Try as they might, though, those in the top five were either committed to other bouts or simply said no, so the best the UFC could do for the seventh-ranked Brunson was to offer him a fight against No. 10 Kevin Holland.
It wasn’t the fight Brunson wanted, or felt he deserved after upping his winning streak to three after stopping Shahbazyan, but Brunson is nothing if not practical.
“It is what it is and I’d rather not dwell on whether I like the fight or not,” said Brunson, who meets Holland on Saturday in the main event of UFC Vegas 22 at Apex. “Doing that kind of takes my energy away from the fight. I had asked for a top five guy over and over. Guys turned it down and I was told a lot of the guys weren’t available.
“The guy called me out and this is the only fight the UFC was willing to make. So I have the fight and now it’s up to me to go out and perform and win it.”
Brunson has largely been quiet as Holland has kept up a constant chatter in the media. Holland has repeatedly referred to Brunson as a "gatekeeper" and as “Bumson,” though Brunson just laughed it off.
He’s been around far too long for that kind of tactic to work on him.
And as he looked at what Holland’s done, including his 5-0 run in 2020 that got him Fighter of the Year consideration, he sees his own areas to poke at.
“It’s disrespectful for him to talk that way, but if that’s how he wants to promote himself and his fight, good for him; go crazy,” Brunson said. “He can promote himself and the fight however he wants and that doesn’t change the simple fact that I have to go out there and do the job. Whether he was being nice and respectful or whether he’s been trash talking me, it wouldn’t change a thing when the bell rings.

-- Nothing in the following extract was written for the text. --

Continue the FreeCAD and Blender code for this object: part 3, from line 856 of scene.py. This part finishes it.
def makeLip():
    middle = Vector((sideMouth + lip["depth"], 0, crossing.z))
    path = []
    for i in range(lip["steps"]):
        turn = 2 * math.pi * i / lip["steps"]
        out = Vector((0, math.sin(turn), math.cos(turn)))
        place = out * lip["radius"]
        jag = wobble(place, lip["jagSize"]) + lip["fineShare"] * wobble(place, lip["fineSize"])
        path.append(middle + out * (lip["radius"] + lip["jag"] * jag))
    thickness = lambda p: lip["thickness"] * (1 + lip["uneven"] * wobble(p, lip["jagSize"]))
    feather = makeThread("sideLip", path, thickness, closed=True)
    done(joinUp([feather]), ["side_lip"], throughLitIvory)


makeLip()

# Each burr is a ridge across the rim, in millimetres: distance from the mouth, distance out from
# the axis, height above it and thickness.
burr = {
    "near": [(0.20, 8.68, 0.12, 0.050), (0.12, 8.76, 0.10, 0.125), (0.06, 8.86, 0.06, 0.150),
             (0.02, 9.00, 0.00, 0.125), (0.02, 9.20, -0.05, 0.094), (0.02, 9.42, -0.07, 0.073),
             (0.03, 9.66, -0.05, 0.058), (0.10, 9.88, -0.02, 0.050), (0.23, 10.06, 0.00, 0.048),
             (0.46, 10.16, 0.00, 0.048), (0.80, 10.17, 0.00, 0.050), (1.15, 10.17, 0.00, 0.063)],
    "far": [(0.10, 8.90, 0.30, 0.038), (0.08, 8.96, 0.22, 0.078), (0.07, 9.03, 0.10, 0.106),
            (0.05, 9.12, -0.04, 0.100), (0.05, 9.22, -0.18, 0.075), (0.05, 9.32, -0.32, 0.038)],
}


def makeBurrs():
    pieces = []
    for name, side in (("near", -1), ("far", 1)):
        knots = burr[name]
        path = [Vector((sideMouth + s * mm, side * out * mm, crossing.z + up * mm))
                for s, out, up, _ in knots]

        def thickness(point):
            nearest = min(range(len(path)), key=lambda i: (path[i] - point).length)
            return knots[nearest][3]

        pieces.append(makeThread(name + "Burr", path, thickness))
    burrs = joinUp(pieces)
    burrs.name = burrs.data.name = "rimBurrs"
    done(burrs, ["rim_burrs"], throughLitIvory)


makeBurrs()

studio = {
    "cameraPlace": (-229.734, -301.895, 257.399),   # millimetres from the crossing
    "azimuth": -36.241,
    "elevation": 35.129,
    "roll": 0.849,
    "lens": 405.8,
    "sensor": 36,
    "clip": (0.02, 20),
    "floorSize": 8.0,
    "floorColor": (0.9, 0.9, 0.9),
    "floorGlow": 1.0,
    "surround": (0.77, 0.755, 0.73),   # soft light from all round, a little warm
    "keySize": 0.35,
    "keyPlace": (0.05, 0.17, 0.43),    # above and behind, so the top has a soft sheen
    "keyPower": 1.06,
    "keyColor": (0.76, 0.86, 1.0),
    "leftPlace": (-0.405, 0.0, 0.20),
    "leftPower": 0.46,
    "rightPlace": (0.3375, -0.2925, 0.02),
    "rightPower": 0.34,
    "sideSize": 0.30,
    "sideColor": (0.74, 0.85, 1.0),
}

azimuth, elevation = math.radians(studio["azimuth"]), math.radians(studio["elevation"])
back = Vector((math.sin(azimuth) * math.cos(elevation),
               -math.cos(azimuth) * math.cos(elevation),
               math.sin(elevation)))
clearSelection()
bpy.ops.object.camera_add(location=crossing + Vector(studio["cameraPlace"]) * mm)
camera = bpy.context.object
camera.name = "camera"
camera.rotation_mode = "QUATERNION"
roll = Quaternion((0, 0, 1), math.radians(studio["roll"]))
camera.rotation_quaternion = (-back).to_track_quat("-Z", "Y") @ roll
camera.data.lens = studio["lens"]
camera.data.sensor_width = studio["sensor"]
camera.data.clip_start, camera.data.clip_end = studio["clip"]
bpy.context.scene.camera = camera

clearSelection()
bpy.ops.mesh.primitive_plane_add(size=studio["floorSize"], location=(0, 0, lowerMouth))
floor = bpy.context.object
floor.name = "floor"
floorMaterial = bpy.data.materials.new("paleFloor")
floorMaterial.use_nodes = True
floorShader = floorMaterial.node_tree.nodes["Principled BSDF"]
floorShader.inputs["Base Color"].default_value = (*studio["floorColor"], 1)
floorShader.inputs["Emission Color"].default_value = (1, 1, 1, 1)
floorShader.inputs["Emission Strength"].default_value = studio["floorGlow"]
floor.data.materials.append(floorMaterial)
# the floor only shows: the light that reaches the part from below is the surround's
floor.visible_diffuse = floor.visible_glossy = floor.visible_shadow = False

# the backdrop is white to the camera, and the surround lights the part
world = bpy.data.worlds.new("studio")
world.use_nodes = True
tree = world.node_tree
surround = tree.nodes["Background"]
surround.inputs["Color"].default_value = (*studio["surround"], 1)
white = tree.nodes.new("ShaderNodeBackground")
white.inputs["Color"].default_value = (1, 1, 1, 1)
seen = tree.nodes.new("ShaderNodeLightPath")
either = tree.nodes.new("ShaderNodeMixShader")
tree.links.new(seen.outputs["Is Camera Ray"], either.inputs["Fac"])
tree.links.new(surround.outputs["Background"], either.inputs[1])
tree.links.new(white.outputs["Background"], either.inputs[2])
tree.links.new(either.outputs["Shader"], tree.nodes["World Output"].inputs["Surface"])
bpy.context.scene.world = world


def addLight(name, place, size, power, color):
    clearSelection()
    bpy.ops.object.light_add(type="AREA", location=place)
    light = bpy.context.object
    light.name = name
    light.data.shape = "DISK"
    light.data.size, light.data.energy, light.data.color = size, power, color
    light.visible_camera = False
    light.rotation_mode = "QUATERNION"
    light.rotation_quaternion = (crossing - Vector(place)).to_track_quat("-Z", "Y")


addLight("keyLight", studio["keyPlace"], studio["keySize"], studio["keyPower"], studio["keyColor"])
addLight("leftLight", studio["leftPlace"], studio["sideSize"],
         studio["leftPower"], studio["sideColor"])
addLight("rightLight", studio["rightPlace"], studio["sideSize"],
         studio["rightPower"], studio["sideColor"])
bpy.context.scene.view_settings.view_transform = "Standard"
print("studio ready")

“He’s talking like he’s this world beater, but his strength of schedule hasn’t been all that impressive. He beat one guy who was 11-7 [Charlie Ontiveros] and that guy never would have been in the UFC were it not for COVID. That’s nothing against that guy, it’s just that the UFC is the best in the world. What does beating up a regional guy prove? You have to be the best of the best to make it to the UFC. He was supposed to fight a really tough Russian guy and the guy caught COVID, so [Holland] had a lot of fortunate events that helped him. I respect the hell out of Jacare [Souza], but he beat a 41-year-old Jacare and not the prime version of the guy. Let’s be real here.”

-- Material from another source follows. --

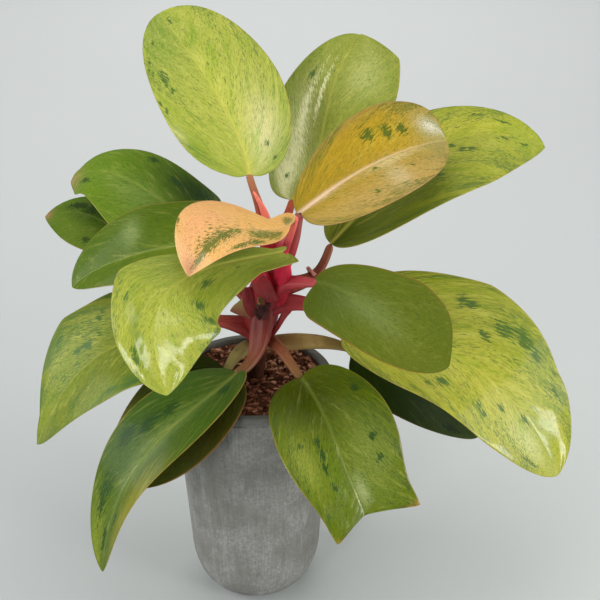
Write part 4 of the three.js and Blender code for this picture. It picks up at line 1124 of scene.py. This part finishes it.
# %% Forms of the crown
DUSKY, DEEP_RED, SHADOW = (150, 46, 52), (124, 24, 36), (48, 10, 16)
CROWN = {
    "front_sheath": dict(route=[(5, -9, 273), (9, -12, 269), (13, -13, 263), (17, -11, 256)],
                         widths=(6, 7, 6, 4), flatness=0.5,
                         stops=[DEEP_RED, DUSKY, DUSKY, (150, 34, 46)]),
    "left_sheath": dict(route=[(-2, -4, 264), (0, -7, 256), (2, -8, 248), (5, -8, 240)],
                        widths=(4, 6, 6, 4), flatness=0.5,
                        stops=[DEEP_RED, (134, 32, 40), DEEP_RED]),
    "olive_flange": dict(route=[(0, -6, 260), (-3, -7, 253), (-5, -8, 248), (-7, -9, 243)],
                         widths=(1.5, 5, 8, 9), flatness=0.12, stalk=10,
                         stops=[(156, 150, 84), (160, 152, 86), (150, 112, 72), (120, 60, 50)]),
    "right_strip": dict(route=[(28, -3, 246), (23, -4, 239), (19, -4, 231), (14, -4, 223)],
                        widths=(3, 2.4, 2, 1.5), flatness=0.7, stalk=15,
                        stops=[DUSKY, (156, 44, 50), DEEP_RED]),
    "stalk_ridge": dict(route=[(30, -7, 314), (27, -8, 309), (24.5, -8, 304), (22, -8, 299)],
                        widths=(1, 1.8, 2, 2), flatness=0.8, stalk=3,
                        stops=[(190, 96, 92), (206, 112, 108), (200, 60, 80)]),
    "node_ring": dict(route=[(43, 13.4, 266), (43.7, 13.8, 266.3), (44.4, 14.2, 266.6), (45, 14.6, 267)],
                      widths=(5.2, 5.5, 5.2), flatness=0.8, stalk=4,
                      stops=[(196, 128, 112), (196, 128, 112)]),
}
# The first two strips are a leaf scar, brown round a yellow core; the six near-black ones are painted shadow.
SCARS_AND_SHADOWS = [
    ((6, -14, 262), (9, -16, 255), 2.6, (96, 60, 26)),
    ((8, -15, 262), (7, -17, 257), 1.3, (206, 160, 64)),
    ((5, -13, 256), (8, -16, 248), 2.4, SHADOW),
    ((10, -14, 255), (8, -15, 246), 2.8, (26, 8, 8)),
    ((12, -13, 252), (9, -15, 243), 2.2, (74, 20, 26)),
    ((4, -12, 250), (9, -14, 241), 2.0, (58, 16, 20)),
    ((13, -13, 258), (11, -15, 251), 1.8, SHADOW),
    ((6, -14, 246), (12, -13, 240), 1.8, (36, 10, 12)),
]


def dry_scale(number, start, end, wide, colour):
    """A strip from start to end whose two middle points step aside, right and left in turn."""
    start, end = np.array(start, float), np.array(end, float)
    aside = (0.8, -0.8, 0.4) * np.array(1 - 2 * (number % 2))
    middle = [start + (end - start) * share + aside for share in (1 / 3, 2 / 3)]
    return dict(route=[start, *middle, end], flatness=0.35, stops=[colour, colour],
                widths=(wide * 0.5, wide, wide * 0.8, wide * 0.3))


for number, scale in enumerate(SCARS_AND_SHADOWS):
    CROWN[f"dry_scale_{number + 1}"] = dry_scale(number, *scale)
print("forms of the crown:", list(CROWN))

# %% Sheaths, scars and painted shadows of the crown
def crown_piece(number, name, route, widths, flatness, stops, stalk=None):
    """A small flattened tube on the stem, or on the stalk of the leaf with that number."""
    node = f"leaf_{stalk:02d}_stalk" if stalk else "stem"
    slot = STALK_LOOKS[stalk][0] if stalk else "stem_crimson"
    return lay_tube(name, slot, node, stops, route, widths,
                    shift=number, flatness=flatness, channel=0.15)


for number, (name, form) in enumerate(CROWN.items()):
    crown_piece(number, name, **form)
print(len(CROWN), "small pieces on the crown")

# %% [markdown]
# The pot is turned, as on a wheel: one profile from the foot up the outside, over the rim and down
# inside, carried round the axis. Blender's Spin or Screw would carry it too, but an array of
# radius and height also lets each point move by itself. Cast concrete is never quite true, so its
# wall waves by a tenth of a millimetre and has a few open pits.

# %% Pot's profile
POT_HEIGHT, RIM_RADIUS, RIM_BAND, RIM_ROUNDING, RIM_GROOVE = 188, 60, 6, 1.5, 1
KNEE_HEIGHT, KNEE_RADIUS, FOOT_RADIUS, WALL, FLOOR = 42, 51.5, 29, 6, 8
FOOT_POINTS, KNEE_POINTS, WALL_POINTS = 8, 34, 112


def pot_radius(height):
    """Outer radius: a quarter ellipse up to the knee, then an even taper out to the rim."""
    drop = np.clip(1 - height / KNEE_HEIGHT, 0, 1)
    below = FOOT_RADIUS + (KNEE_RADIUS - FOOT_RADIUS) * np.sqrt(1 - drop ** 2)
    rise = (height - KNEE_HEIGHT) / (POT_HEIGHT - KNEE_HEIGHT)
    return np.where(height < KNEE_HEIGHT, below, KNEE_RADIUS + (RIM_RADIUS - KNEE_RADIUS) * rise)


def arc(centre, radius, start, end, count):
    """Points on a circle between two angles in degrees."""
    angle = np.radians(np.linspace(start, end, count))
    return np.stack([centre[0] + radius * np.cos(angle), centre[1] + radius * np.sin(angle)], axis=-1)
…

But Brunson acknowledges Holland’s talent and believes the winner will be well-positioned for at least a No. 1 contender’s fight given everything else going on in the division.
The division, he believes, is as wide open as it has been in a while given champion Israel Adesanya’s loss to Jan Blachowicz in a light heavyweight title fight at UFC 259.

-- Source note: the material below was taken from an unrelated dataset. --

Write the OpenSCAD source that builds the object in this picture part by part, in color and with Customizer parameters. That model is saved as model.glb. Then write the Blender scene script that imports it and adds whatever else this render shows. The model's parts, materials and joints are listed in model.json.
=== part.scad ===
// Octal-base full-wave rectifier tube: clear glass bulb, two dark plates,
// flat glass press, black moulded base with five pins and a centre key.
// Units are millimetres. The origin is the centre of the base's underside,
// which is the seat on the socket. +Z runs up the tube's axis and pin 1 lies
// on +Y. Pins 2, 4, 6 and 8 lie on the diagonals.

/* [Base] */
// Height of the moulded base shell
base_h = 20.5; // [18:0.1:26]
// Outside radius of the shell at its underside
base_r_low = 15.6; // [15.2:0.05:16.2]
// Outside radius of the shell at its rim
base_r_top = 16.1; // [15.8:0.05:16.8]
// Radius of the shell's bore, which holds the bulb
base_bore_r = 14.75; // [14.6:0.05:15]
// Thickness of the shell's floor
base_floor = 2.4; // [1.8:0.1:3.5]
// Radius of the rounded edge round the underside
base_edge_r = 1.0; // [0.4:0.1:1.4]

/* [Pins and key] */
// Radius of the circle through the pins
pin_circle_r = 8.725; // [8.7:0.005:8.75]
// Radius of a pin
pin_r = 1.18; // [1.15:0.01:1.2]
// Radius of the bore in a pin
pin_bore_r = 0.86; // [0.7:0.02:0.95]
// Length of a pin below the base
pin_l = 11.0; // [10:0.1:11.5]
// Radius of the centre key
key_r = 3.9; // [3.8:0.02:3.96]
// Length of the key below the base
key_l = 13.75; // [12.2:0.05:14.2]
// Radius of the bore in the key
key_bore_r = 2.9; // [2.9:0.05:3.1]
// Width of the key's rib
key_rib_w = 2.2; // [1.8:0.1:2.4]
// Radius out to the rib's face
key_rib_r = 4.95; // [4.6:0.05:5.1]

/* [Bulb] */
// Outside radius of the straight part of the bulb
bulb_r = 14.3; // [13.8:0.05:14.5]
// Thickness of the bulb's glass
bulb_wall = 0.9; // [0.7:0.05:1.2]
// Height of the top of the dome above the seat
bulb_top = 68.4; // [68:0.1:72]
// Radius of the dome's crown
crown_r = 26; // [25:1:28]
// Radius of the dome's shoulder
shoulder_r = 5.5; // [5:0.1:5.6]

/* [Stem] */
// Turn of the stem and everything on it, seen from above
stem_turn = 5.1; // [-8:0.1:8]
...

“Before that fight, we didn’t know whether Adesanya was going to go up to 205, or win this fight at 205 and then go to heavyweight, or what he might do,” Brunson said. “Nobody knew. It was an unknown. Now, we know he’s staying at 185, and things are so different now.
“Before you’ve been beaten, there is this whole mystique behind you. It was like Conor McGregor. And guys like that feel invincible. But once he’s been beaten, everyone else goes, ‘Oh, so that’s how to beat this guy.’ So the important thing now is to keep winning to get into position to get that opportunity [to fight for the title]. I don’t feel I’m far off.”
It would be a lot easier if one of those ranked above him had said yes, but given the megaphone Holland has suddenly gotten, a win over him will carry weight, and Brunson may yet wind up where he wanted to be after beating Shahbazyan.